[EXERCISE DESCRIPTION] Begin with the line that contains "# Shade and lampholder" and end with the line that contains "obj.parent = empty", transcribing exactly each line in that stretch and no other.

[DATASET]
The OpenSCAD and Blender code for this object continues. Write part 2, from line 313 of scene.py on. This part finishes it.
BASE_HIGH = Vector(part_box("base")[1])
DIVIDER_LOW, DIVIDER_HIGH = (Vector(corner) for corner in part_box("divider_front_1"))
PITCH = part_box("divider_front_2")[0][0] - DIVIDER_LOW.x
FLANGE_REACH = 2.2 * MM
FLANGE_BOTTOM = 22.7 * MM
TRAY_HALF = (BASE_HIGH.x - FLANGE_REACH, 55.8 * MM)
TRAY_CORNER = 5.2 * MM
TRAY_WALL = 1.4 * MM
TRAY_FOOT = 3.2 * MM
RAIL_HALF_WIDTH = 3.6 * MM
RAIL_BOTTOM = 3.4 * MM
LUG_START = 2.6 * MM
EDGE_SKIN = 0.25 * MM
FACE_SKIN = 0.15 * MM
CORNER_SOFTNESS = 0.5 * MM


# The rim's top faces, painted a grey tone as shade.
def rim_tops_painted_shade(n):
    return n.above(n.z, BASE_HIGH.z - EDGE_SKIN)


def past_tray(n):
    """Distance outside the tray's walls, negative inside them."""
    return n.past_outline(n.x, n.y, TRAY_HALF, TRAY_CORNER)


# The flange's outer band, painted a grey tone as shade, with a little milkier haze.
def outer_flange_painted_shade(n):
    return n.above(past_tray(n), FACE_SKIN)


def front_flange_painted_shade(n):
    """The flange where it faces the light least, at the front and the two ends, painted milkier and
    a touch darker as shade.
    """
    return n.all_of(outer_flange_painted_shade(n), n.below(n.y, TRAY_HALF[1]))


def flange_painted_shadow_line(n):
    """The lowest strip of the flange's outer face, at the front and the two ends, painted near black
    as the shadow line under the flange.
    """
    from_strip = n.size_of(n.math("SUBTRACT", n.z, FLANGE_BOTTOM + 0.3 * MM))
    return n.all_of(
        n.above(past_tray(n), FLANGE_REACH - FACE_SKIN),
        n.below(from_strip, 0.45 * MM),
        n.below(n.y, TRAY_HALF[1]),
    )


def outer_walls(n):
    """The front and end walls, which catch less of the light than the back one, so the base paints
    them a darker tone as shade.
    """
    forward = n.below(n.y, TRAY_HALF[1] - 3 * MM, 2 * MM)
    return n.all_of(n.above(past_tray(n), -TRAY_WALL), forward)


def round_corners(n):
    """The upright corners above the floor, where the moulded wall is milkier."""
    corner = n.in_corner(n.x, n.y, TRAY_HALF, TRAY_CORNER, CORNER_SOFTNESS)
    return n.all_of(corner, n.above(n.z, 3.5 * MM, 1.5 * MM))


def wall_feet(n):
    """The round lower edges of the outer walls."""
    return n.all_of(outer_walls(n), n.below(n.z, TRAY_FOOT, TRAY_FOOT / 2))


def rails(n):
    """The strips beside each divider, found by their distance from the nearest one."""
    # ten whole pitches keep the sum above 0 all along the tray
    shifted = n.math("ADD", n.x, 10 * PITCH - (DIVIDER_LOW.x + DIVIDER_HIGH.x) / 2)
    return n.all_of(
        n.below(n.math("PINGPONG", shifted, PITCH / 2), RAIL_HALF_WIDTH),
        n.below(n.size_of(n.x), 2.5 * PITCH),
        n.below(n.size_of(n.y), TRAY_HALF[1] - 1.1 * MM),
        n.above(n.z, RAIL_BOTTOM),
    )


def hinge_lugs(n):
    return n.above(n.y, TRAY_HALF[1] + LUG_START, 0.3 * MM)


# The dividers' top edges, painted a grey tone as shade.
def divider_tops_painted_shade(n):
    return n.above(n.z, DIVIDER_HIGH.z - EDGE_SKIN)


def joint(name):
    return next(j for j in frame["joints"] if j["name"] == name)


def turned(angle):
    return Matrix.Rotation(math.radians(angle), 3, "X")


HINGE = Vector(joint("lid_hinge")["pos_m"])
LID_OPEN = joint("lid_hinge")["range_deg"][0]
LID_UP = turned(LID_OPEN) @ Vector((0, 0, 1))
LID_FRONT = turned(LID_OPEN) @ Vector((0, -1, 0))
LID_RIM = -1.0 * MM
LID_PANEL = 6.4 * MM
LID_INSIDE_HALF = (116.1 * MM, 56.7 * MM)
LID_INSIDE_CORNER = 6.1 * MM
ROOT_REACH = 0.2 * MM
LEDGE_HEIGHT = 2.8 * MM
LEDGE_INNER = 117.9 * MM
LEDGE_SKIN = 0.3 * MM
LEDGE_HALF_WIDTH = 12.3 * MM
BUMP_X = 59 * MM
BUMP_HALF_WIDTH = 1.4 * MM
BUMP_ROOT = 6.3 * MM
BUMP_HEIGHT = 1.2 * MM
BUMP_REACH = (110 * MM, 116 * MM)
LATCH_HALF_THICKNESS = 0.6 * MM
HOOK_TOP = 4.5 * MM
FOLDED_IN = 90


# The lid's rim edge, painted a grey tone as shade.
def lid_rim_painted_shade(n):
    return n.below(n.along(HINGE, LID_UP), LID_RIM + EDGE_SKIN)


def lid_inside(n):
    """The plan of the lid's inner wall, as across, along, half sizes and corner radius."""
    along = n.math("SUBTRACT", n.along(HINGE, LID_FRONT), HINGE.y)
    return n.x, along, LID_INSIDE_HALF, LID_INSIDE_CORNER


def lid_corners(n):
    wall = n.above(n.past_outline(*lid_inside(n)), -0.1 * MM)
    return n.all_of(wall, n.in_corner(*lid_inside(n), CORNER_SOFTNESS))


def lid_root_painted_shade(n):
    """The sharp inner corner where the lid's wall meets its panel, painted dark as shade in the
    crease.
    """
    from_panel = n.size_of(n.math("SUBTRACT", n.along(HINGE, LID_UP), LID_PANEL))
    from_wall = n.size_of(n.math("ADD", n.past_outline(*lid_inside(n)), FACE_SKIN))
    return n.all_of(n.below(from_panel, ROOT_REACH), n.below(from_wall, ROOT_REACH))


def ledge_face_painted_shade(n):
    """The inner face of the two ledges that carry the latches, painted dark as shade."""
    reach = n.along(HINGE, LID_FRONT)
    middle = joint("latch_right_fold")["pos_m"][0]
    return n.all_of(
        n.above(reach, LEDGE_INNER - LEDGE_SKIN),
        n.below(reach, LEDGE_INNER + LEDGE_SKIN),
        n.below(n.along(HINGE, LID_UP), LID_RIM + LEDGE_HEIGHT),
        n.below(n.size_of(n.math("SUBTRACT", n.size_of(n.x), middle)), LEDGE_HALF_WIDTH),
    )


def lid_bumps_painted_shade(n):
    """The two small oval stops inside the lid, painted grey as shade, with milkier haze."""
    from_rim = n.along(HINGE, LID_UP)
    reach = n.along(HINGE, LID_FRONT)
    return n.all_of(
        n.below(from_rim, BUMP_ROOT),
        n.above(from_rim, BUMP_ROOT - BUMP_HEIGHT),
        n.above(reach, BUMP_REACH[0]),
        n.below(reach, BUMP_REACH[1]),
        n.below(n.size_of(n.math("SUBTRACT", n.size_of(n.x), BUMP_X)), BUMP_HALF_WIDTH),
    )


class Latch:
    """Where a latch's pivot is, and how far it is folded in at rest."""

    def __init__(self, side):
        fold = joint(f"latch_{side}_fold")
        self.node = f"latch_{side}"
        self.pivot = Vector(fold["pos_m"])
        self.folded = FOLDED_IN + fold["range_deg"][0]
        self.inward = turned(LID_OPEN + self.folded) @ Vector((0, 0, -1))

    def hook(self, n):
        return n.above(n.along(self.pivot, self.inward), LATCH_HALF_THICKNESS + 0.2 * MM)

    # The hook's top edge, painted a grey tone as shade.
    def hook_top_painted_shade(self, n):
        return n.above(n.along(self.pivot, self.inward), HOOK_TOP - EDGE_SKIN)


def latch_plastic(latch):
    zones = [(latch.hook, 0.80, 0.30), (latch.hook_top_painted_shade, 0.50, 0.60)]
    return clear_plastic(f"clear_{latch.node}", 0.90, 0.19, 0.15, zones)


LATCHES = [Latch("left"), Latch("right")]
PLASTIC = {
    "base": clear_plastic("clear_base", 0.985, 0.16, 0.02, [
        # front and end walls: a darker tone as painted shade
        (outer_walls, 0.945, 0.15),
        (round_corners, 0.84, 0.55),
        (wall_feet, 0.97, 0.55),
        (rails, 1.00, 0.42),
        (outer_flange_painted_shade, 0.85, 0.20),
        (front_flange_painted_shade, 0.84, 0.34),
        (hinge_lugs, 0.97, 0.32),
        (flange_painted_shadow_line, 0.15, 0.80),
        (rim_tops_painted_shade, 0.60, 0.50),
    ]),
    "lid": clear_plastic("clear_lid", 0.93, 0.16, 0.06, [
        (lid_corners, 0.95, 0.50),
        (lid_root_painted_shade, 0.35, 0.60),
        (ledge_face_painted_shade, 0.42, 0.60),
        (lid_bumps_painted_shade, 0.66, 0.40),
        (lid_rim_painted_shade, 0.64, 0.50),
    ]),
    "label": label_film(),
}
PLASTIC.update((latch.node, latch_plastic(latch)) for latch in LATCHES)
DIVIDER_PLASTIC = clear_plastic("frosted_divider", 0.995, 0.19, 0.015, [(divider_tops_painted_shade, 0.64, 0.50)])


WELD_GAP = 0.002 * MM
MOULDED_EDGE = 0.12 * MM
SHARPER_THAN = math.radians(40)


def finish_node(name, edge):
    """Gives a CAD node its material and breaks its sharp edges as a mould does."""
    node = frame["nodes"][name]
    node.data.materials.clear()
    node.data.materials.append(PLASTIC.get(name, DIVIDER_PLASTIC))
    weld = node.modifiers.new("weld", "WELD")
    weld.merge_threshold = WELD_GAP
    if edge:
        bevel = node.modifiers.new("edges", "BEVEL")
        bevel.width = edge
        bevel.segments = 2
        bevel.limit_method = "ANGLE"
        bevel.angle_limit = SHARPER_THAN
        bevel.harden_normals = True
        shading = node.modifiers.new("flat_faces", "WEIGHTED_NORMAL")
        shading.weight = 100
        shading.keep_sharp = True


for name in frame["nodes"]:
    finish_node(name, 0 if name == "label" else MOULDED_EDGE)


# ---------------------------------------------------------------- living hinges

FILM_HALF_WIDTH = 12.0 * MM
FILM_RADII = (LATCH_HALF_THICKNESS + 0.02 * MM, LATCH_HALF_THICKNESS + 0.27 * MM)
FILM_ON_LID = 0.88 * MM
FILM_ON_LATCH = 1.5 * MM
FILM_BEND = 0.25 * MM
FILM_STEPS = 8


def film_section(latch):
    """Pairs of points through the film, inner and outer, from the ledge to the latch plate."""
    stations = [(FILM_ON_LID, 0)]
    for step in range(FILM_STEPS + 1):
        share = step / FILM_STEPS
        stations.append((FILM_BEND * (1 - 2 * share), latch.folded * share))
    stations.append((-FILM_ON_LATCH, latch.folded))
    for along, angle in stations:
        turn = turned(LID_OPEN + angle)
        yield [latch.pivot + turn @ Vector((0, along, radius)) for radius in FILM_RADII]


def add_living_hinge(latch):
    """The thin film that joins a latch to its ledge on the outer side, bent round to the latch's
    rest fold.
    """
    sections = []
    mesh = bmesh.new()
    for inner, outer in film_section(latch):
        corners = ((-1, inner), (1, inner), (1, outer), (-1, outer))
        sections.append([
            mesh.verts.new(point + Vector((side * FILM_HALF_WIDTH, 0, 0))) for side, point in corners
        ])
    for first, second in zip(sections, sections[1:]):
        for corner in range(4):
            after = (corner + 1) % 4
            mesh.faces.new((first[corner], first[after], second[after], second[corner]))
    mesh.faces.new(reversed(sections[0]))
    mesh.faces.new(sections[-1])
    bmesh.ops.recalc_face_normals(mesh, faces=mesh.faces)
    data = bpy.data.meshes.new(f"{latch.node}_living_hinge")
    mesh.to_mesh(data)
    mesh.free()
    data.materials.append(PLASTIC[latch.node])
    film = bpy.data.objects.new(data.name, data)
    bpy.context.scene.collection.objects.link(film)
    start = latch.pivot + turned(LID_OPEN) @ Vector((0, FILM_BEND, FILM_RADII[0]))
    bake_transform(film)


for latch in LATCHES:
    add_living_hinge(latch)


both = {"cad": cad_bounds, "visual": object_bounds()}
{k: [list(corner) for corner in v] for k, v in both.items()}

---

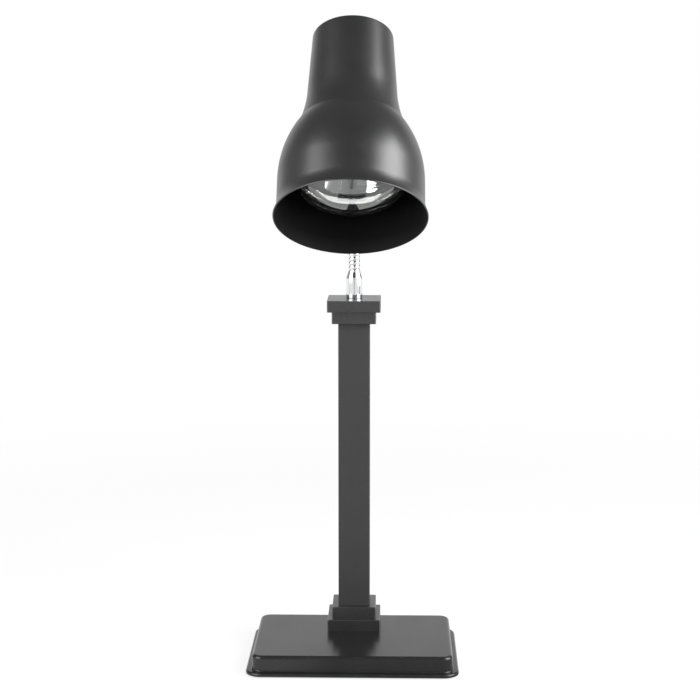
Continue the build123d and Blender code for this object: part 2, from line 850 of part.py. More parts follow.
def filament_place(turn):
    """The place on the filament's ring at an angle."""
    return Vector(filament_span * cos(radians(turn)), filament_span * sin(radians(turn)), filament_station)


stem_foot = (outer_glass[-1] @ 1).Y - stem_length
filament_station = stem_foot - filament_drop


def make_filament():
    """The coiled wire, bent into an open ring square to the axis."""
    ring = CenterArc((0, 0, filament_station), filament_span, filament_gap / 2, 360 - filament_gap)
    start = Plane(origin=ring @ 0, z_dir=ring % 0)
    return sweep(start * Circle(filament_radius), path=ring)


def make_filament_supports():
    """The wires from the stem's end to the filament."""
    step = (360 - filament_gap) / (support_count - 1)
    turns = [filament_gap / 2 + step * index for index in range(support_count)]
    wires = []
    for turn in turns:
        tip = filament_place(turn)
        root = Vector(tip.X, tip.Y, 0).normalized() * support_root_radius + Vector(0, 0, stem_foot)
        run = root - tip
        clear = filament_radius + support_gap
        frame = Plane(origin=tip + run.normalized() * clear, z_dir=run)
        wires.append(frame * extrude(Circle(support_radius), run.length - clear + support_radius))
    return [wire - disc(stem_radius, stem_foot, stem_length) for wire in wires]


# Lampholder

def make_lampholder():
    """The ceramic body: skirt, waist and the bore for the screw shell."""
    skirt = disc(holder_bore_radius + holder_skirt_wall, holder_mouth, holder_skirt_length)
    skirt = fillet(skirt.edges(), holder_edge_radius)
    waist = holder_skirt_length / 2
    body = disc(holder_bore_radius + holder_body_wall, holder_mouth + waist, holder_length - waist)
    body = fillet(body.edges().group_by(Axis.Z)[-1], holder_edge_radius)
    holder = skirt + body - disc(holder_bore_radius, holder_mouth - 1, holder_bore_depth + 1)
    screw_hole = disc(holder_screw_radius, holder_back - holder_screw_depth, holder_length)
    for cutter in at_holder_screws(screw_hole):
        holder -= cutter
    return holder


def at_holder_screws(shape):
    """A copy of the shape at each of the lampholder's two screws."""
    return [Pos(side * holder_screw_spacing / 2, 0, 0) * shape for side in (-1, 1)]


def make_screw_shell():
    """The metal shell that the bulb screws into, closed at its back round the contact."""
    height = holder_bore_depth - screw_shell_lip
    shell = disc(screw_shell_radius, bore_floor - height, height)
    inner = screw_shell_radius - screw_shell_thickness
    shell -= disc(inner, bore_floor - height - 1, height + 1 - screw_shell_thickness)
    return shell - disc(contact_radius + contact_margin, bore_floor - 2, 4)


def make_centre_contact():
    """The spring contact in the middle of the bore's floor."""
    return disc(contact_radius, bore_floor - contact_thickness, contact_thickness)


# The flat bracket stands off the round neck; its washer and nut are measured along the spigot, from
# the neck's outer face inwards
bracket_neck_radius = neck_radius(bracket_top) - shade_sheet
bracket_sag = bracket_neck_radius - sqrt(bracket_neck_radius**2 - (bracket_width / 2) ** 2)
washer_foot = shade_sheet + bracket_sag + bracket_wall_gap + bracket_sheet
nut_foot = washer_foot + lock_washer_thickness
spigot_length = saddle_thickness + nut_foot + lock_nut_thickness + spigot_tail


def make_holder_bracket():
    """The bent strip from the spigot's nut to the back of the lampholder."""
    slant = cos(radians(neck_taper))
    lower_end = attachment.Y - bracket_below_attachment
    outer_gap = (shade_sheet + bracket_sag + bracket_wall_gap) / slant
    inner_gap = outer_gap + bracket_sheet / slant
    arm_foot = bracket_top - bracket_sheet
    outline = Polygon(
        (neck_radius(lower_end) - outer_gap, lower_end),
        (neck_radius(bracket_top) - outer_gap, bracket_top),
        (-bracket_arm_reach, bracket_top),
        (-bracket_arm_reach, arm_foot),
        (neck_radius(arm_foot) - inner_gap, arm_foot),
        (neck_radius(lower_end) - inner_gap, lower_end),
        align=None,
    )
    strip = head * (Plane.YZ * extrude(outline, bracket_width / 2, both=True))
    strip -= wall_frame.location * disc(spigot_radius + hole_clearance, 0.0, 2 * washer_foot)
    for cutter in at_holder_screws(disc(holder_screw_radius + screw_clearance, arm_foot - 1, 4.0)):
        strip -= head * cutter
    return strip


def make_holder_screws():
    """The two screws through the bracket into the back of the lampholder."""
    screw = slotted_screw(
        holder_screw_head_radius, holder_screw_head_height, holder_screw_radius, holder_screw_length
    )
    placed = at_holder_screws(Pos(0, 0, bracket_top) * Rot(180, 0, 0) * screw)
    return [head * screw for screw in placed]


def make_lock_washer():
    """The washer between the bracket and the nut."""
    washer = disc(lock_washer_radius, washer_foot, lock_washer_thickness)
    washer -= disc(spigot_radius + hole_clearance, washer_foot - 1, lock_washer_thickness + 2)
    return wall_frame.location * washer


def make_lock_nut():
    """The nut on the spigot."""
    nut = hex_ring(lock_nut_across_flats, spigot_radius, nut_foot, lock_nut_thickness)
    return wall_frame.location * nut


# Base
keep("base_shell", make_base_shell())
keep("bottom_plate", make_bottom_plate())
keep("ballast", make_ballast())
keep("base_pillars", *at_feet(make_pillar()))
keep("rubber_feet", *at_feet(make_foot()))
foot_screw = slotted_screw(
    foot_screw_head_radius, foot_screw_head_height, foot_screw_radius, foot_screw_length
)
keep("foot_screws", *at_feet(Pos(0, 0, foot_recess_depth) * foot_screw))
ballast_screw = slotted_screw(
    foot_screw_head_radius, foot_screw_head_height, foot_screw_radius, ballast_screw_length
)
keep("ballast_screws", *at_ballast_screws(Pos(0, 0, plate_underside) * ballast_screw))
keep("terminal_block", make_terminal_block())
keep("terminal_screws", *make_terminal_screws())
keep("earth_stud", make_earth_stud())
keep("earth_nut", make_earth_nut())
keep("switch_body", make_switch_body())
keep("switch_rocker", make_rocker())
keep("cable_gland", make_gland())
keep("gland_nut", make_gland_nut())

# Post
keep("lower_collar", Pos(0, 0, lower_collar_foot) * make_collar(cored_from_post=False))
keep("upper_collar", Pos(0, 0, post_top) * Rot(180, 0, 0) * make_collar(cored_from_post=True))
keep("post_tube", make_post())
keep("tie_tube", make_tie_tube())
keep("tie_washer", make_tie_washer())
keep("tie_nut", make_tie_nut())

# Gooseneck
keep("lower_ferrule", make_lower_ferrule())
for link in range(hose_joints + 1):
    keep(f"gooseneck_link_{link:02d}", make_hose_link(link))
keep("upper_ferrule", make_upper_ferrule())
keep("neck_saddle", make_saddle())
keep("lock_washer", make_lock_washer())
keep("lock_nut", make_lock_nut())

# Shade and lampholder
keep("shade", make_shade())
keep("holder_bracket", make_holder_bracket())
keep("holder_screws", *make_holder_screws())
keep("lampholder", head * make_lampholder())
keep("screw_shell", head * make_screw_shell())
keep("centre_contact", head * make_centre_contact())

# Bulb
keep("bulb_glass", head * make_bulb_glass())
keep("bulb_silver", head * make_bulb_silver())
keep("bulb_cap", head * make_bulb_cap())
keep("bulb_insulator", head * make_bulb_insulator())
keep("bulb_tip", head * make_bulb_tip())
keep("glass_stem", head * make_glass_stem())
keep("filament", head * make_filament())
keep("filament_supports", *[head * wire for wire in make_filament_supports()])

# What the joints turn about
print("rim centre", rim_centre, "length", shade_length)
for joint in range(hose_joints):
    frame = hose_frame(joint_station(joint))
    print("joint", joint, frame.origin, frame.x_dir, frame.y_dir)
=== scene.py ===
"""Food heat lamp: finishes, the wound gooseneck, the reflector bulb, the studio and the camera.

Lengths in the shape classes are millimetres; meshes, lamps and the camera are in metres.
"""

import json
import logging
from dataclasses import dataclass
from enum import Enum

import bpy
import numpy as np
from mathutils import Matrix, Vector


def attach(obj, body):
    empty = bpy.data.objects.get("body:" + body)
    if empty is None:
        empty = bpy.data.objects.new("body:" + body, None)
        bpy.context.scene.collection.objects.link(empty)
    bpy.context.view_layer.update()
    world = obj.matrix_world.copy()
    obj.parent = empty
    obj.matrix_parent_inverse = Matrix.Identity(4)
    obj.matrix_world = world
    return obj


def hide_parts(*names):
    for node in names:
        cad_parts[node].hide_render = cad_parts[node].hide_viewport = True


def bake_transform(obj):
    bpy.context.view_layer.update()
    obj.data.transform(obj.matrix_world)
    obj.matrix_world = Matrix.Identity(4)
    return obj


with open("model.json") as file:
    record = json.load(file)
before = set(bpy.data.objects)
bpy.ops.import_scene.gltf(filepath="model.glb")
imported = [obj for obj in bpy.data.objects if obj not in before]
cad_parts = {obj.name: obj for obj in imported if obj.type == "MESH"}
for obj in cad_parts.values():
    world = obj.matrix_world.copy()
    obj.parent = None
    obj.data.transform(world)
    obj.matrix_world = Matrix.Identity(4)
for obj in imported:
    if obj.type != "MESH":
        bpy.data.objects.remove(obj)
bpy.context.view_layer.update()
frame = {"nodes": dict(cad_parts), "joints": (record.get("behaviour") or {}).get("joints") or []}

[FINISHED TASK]
# Shade and lampholder
keep("shade", make_shade())
keep("holder_bracket", make_holder_bracket())
keep("holder_screws", *make_holder_screws())
keep("lampholder", head * make_lampholder())
keep("screw_shell", head * make_screw_shell())
keep("centre_contact", head * make_centre_contact())

# Bulb
keep("bulb_glass", head * make_bulb_glass())
keep("bulb_silver", head * make_bulb_silver())
keep("bulb_cap", head * make_bulb_cap())
keep("bulb_insulator", head * make_bulb_insulator())
keep("bulb_tip", head * make_bulb_tip())
keep("glass_stem", head * make_glass_stem())
keep("filament", head * make_filament())
keep("filament_supports", *[head * wire for wire in make_filament_supports()])

# What the joints turn about
print("rim centre", rim_centre, "length", shade_length)
for joint in range(hose_joints):
    frame = hose_frame(joint_station(joint))
    print("joint", joint, frame.origin, frame.x_dir, frame.y_dir)
=== scene.py ===
"""Food heat lamp: finishes, the wound gooseneck, the reflector bulb, the studio and the camera.

Lengths in the shape classes are millimetres; meshes, lamps and the camera are in metres.
"""

import json
import logging
from dataclasses import dataclass
from enum import Enum

import bpy
import numpy as np
from mathutils import Matrix, Vector


def attach(obj, body):
    empty = bpy.data.objects.get("body:" + body)
    if empty is None:
        empty = bpy.data.objects.new("body:" + body, None)
        bpy.context.scene.collection.objects.link(empty)
    bpy.context.view_layer.update()
    world = obj.matrix_world.copy()
    obj.parent = empty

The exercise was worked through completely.